Europe’s mainstream leaders, nonetheless, continue to live in hope. And, admittedly, there are a few glimmers of it. The eurozone economy, as a whole, has stopped contracting, with most surveys now pointing to slow growth, even accepting the renewed slowdown reported on Monday by the latest PMIs. Both business and consumer confidence have improved a bit. What’s more, evidence from the US and Britain is that once the financial situation has been stabilised and the process of balance sheet restoration becomes sufficiently well advanced, recovery will automatically kick in, even against a backdrop of continued fiscal consolidation. In any case, Europe seems to assume that global recovery will eventually lift all boats, including the shipwrecked eurozone.
Normally I would go along with this analysis, but regrettably, the eurozone is something of a special case. It’s not just the policy constraints and compromises of the single currency, though as a barrier to recovery these are challenging enough; the more immediate reason is a near-12pc unemployment rate, with some countries experiencing levels of joblessness not seen since the Great Depression. As long as unemployment remains as high as this, it’s nearly impossible for countries to generate the internal demand necessary for durable growth.
Much of Europe remains mired in depression, with no obvious route to salvation. What makes this predicament much worse, of course, is that it doesn’t feel that way to the engine room of the European economy, Germany. Here, unemployment is just 5.1pc, which makes the idea of a depression seem almost laughable. The euro was meant to foster a sense of shared purpose and responsibility; but with the interests of the dominant nation still centre stage, it instead acts as a potent barrier to meaningful solutions.
To suggest remedies that might work is only to indulge in fantasy, for, as things stand, they are most unlikely ever to be enacted. Yet to spell out these options is to appreciate just how hopeless Europe’s position really is.

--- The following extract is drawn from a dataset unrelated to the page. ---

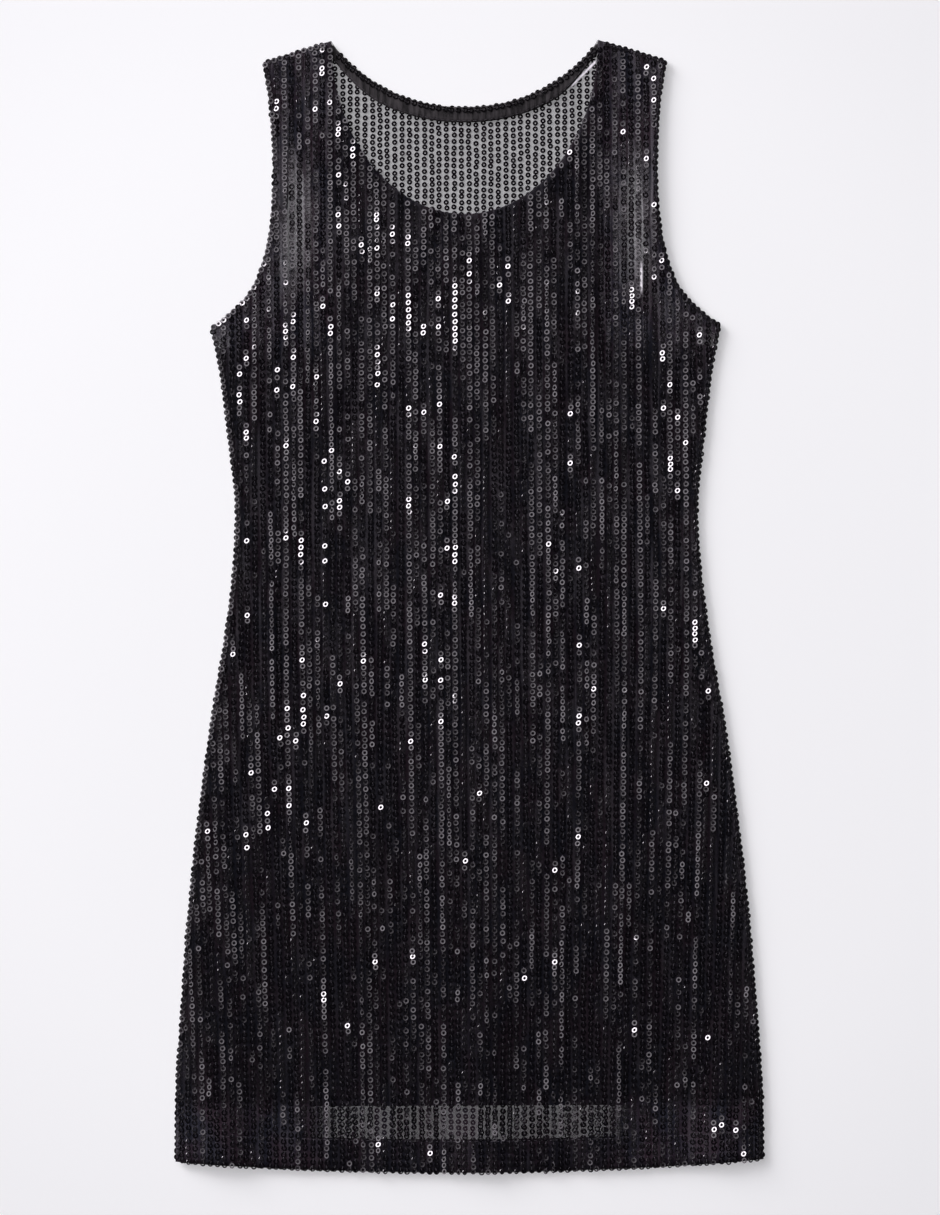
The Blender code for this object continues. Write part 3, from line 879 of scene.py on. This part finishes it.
def sequin_places(pitches, neck, margin, neck_margin, widening, wander, gaps=()):
    """Columns up the panel: they spread a little, wander slowly and are never quite even."""
    column_pitch, row_pitch = pitches
    columns = np.arange(-HALF_COLUMNS, HALF_COLUMNS)
    column, row = (part.ravel() for part in np.meshgrid(columns, np.arange(ROWS)))
    phase = chance.normal(0.0, 0.9 * MM, len(columns))[column + HALF_COLUMNS]
    hem = HEM_RISE * (((column + 0.5) * column_pitch) / HEM_HALF) ** 2
    bunching = 1.4 * MM * np.sin(column * 2.3 + row * row_pitch / (11 * MM)) * np.minimum(1.0, row / 20.0)
    height = hem + 2.2 * MM + row * row_pitch + phase * np.minimum(1.0, row / 3.0)
    height = height + wander / (0.4 * MM) * bunching
    height = height + chance.normal(0.0, 0.26 * MM, height.size)
    spread = 1.0 + widening * smooth_step(height / 0.45)
    sway = np.sin(column * 1.7 + height / (160 * MM)) + 0.6 * np.sin(column * 0.9 - height / (70 * MM))
    x = (column + 0.5) * column_pitch * spread + wander * sway + chance.normal(0.0, 0.2 * MM, height.size)
    y = height - LENGTH / 2.0
    kept = inside(x, y, neck, margin, neck_margin)
    over_hem = (height > HEM_TURNING + 4.0 * MM) & (height < LINING_HEM - 2.0 * MM)
    for low, high in gaps:
        kept &= ~(over_hem & (low * MM < x) & (x < high * MM))
    return column[kept], row[kept], x[kept], y[kept]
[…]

What Europe needs is a powerful dose of Abenomics, the radical mixture of monetary, fiscal and structural measures Japan is adopting to lift the country out of its 20-year economic funk. Europe requires the same. It needs full-scale and extensive quantitative easing, it needs a substantial fiscal stimulus, and it needs root and branch supply side reform way beyond the half measures forced on programme countries.
If the need for such policies wasn’t already apparent in the still dire state of the European economy, the results of last week’s European elections must surely have sent out the strongest of possible wake-up calls. Voters have sent out a clear and unambiguous message. Policymakers have lost the plot; they need to shift fast to prevent Europe sinking into ungovernable political and economic chaos.

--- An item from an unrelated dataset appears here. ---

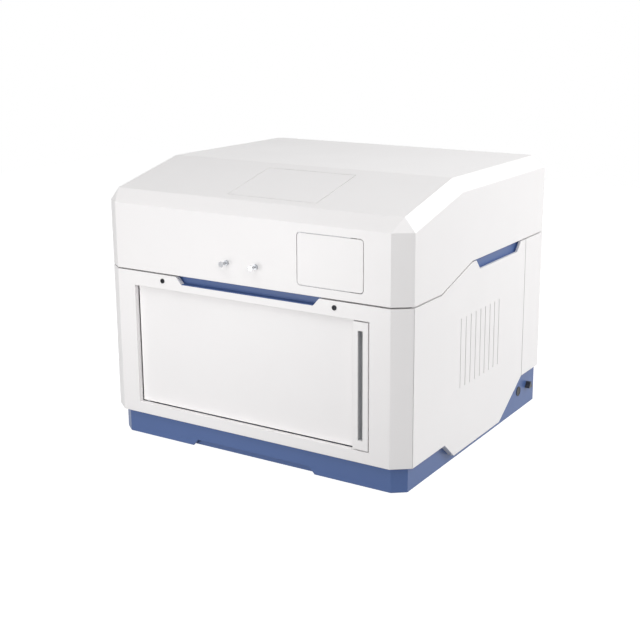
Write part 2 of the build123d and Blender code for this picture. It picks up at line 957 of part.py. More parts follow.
def hood_hinge_leaves():
    """The fixed leaves of the two rear hinges, with their pins."""
    half, sixth = hinge_length / 2, hinge_length / 6
    places = ((-half, -sixth - knuckle_gap / 2), (sixth + knuckle_gap / 2, half))
    return [
        hinge_leaf(x, places, -1) + round_x(hinge_y, side_seam_z, hinge_pin_radius, x - half, x + half)
        for x in (-hinge_x, hinge_x)
    ]


def hood_hinge_straps():
    """The leaves of the rear hinges that the hood hangs on."""
    reach = hinge_length / 6 - knuckle_gap / 2
    bore = round_x(hinge_y, side_seam_z, hinge_pin_radius + slide_gap, -half_width, half_width)
    return [hinge_leaf(x, ((-reach, reach),), 1) - bore for x in (-hinge_x, hinge_x)]


def folded_leaf(x, y, z):
    """A flat front folded back on all four sides, open at the back."""
    hollow = block((x[0] + sheet, x[1] - sheet), (y[0] + sheet, y[1] + over), (z[0] + sheet, z[1] - sheet))
    return block(x, y, z) - hollow


door_x = (door_left + door_gap, -door_left - door_gap)
door_z = (door_low_z + door_gap, door_high_z - door_gap)


def door_panel():
    """Recessed leaf of the front door, folded back all round."""
    x = (door_x[0], door_x[1] - stile_width - leaf_joint)
    panel = folded_leaf(x, (front_y + jamb_depth, door_back_y), door_z)
    return panel - round_z(door_pivot_x, door_pivot_y, door_pin_radius + slide_gap, 0, front_seam_z)


def pull_slot(wall, y0, y1):
    """A box along the finger groove in the stile, grown by wall on its sides and ends."""
    low = door_x[1] - stile_width + pull_from_edge - wall
    middle = (door_low_z + door_high_z) / 2 + pull_lift
    half = pull_height / 2 + wall
    return block((low, low + pull_width + 2 * wall), (y0, y1), (middle - half, middle + half))


def door_stile():
    """Proud strip along the door's opening edge, flush with the front, with the finger slot."""
    stile = folded_leaf((door_x[1] - stile_width, door_x[1]), (front_y, door_back_y), door_z)
    return stile - pull_slot(0, front_y - over, front_y + sheet + over)


def finger_pull():
    """Grey channel set behind the slot in the stile."""
    y = front_y + sheet
    return pull_slot(pull_wall, y, y + pull_depth + pull_wall) - pull_slot(0, y - over, y + pull_depth)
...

A little bit of extra funding to Europe’s broken banking system falls pathetically short of these needs. That it has taken as long as this, with the European economy on the brink of price deflation, for the ECB to achieve the consensus necessary to inject further liquidity into the financial system tells us all we need to know about the paralysis that grips Europe’s experiment in monetary union.
I’m not saying it’s not worth trying. If it succeeds in bringing down spreads a bit, so that businesses and households in the eurozone periphery pay the same for their borrowing as those in the German heartland, then it may actually do a little good. Experience of Funding for Lending in the UK, on the other hand, is not particularly encouraging. Take-up of the facility for SME and even large corporate lending has been small to non-existent.
One thing the scheme has done, however, is demonstrate that the problem with business lending was not in lack of supply. It was lack of demand. For a long time, business has been in the mood to pay down debt, not to increase it, however freely available it was made. That mindset still very much grips large parts of the eurozone.
Meanwhile, the process of stress testing the European banking system against bad debts proceeds at glacial pace, with no one any the wiser on who is going to pay for the necessary recapitalisations if and when they are decided. Europe is teetering on the brink of full-scale “Japanification”.
Japan’s two lost decades should stand as warning enough, yet on almost every front Europe repeatedly shoots itself in the foot. Europe’s “fiscal compact” hard bakes economic stagnation into virtually all the eurozone’s highly indebted nations and thereby raises the bar yet further against any meaningful work-off.
There are occasional attempts to break free — most recently in both Spain and Italy — but the fiscal compact is now set in law and it is hard to see Germany easily giving it up. It was the price Angela Merkel, the German Chancellor, demanded for saving the euro. She would only add fuel to her own eurosceptic problem back home if she ceded ground.
Even on its own terms, the fiscal compact has failed spectacularly. As Marchel Alexandrovich, of Jefferies International, has pointed out, the compact was meant to lead to greater fiscal harmony in Europe. In fact, both tax and spending disparities between eurozone member states have increased over the past several years.
Europe’s high command has convinced itself the worst is over; with a little fine tuning by the ECB, decent growth will return. Would that it were true. Is there any chance of policymakers learning from the kicking they received in the European elections? Don’t hold your breath. There are too many egos, too many political careers riding on the status quo for them to admit they were wrong.